Here’s the rub, though. If I don’t choose to disconnect and miss those “important” Internet things, I’m going to miss out on a lot more. I’m going to miss having some real down time for myself, I’m going to miss important writing time, I’m going to miss important reading time, I’m going to miss letting my brain wander free without stimulation, I might even miss a precious moment or two with the kiddos.

So right here, right now I’m going to give myself permission to miss stuff on the Internet. If the news is really worth hearing, I’ll eventually hear it. There is always some kind of pitching contest going on, and besides, I can always query my next project without any kind of contest. That friend with the cutie daughter posts plenty of pictures, so missing a few won’t be a big deal.

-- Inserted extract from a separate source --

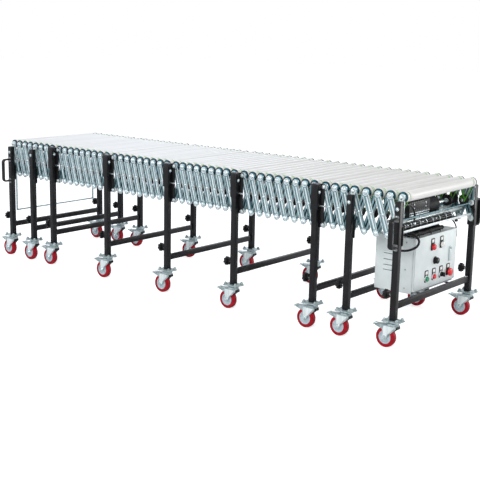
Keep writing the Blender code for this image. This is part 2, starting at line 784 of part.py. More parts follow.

And I’m going to give you permission as well. Don’t feel like you have to answer every email as it comes in; don’t let yourself be constantly be bombarded by your Twitter feed; heck, I’ll even say don’t read my blog unless you feel really compelled to and have the time. Because if we don’t step away from the keyboard or smartphone, step out of the Infinite Loop, and allow ourselves to miss all those wonderful (and admittedly often dumb) things on the Internet, then we’re gonna miss out an awful lot on real life. And I don’t know about you, but I’m not ready to give up my real life for a virtual one.